My nephew was born today. 34 hours plus of labor, and my very tough sister in law delivered a perfect baby boy. We prayed yesterday and through the night (we woke up a lot...dumb cat), and he is here and wonderful, and Kris is doing great.
Around the same time, my other sister in law was calling 911 because Jadelyn had 2 seizures. It's been over a year seizure free, and she was weaned off her anti-seizure meds months ago.
So while we are welcoming our newest precious addition to our growing extended family, we are also scared out of our minds for sweet Jadelyn.
You know the rhetoric we all tell our kids: "Life isn't fair;" I think I will stop saying it.
I told that to Mckenna today when we had to cancel fun dinner plans because the littles are sick and I am trying not to be.
I told it to the kids when we cancelled on our friends coming out here for a visit for the same reasons.
But I hate it. Because this is not fair, and that's not a good enough answer.
If you knew my niece, you would know she is the most charming, adorable, observant little girl.

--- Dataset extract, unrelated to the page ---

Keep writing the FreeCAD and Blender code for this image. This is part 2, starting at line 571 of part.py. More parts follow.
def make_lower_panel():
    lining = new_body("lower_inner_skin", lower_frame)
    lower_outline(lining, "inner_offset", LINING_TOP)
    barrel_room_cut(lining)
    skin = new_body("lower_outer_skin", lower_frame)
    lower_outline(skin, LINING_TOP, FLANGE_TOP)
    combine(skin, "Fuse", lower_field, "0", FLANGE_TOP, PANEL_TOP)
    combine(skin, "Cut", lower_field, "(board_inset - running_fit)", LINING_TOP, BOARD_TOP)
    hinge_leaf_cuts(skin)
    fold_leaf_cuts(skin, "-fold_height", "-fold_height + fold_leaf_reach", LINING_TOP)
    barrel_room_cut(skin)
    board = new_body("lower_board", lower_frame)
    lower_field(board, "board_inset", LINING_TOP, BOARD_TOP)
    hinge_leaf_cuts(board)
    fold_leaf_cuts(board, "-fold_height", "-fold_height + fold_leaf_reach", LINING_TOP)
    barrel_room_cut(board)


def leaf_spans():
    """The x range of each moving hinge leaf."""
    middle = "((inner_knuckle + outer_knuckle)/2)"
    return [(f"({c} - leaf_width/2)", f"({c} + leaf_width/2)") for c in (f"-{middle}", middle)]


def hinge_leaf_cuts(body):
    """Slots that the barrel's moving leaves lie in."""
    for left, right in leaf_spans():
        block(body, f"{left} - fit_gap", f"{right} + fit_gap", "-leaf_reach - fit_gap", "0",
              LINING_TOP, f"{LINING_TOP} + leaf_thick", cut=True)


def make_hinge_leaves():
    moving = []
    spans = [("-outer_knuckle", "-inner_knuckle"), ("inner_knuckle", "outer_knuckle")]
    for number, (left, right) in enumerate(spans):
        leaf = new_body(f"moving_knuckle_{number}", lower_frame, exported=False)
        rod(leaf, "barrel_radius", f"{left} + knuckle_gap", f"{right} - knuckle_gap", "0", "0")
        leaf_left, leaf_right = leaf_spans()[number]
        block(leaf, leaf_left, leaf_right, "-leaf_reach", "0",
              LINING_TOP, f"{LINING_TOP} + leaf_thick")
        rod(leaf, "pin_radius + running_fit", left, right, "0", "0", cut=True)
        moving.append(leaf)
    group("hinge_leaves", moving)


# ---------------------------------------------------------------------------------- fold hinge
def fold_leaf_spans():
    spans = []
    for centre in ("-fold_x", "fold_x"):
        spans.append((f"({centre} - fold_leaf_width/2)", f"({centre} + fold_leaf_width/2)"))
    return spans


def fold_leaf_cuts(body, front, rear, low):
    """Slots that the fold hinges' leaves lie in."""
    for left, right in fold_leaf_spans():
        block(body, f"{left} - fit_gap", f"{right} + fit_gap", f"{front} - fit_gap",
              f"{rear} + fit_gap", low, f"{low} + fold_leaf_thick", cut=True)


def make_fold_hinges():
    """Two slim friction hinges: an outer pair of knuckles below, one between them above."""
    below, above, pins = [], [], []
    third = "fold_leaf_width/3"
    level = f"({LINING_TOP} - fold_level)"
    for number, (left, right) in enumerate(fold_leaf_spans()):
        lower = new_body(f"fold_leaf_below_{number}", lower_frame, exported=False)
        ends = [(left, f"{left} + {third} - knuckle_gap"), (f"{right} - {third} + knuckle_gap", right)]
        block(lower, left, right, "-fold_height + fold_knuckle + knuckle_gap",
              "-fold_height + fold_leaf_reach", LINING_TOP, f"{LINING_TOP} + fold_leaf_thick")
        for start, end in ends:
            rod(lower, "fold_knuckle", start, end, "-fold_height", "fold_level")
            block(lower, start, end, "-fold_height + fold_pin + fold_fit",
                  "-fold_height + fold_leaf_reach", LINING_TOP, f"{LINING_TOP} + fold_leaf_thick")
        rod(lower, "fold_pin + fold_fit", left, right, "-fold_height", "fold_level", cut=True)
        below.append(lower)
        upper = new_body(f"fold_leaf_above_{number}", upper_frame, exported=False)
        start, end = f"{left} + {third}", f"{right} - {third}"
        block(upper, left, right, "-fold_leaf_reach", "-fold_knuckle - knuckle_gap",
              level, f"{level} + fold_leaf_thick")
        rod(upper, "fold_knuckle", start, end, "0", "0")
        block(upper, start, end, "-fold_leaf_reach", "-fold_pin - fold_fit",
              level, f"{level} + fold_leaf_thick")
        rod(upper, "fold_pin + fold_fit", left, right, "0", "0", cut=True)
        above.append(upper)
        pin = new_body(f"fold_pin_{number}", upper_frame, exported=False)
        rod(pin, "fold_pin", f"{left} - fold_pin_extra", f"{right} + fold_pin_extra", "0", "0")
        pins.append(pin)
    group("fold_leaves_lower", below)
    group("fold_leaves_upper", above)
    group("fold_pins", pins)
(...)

You would know she takes the cutest pictures in the world, she loves garbage trucks, and she names all her dolls JuJu after my Juliana.
You would know that I have convinced her to point to me when asked, "Who's your favorite auntie?" and that her lip pouts when she thinks.
She is my first niece, and holds a place in my heart so dear, so close...I can't imagine what her parents are feeling tonight, because my own heart is broken.
Family is a funny thing. We don't always get along perfectly, sometimes we annoy each other. And yet in times like this, all of that disappears, and we just love. I want to be there with them, in that room. There is nothing I could do that they are not doing...nothing...but somehow being together sounds right.
So tonight I just pray. I thank God for a healthy new nephew, and beg Him for answers and help for our girl. And that has to be enough.
Mckenna, Juliana and Jadelyn in their matching jammies |
2 comments:
Praying for your sweet little neice. I hope she recovers well, I know how draining it is. I feel so bad for her, especially after a good year of no seizures.
Good thoughts coming your way. Seizures scare the stink out of me as parent and as doctor. The pure powerlessness is humbling, frustrating, and frightening. I hope she is well and home quickly.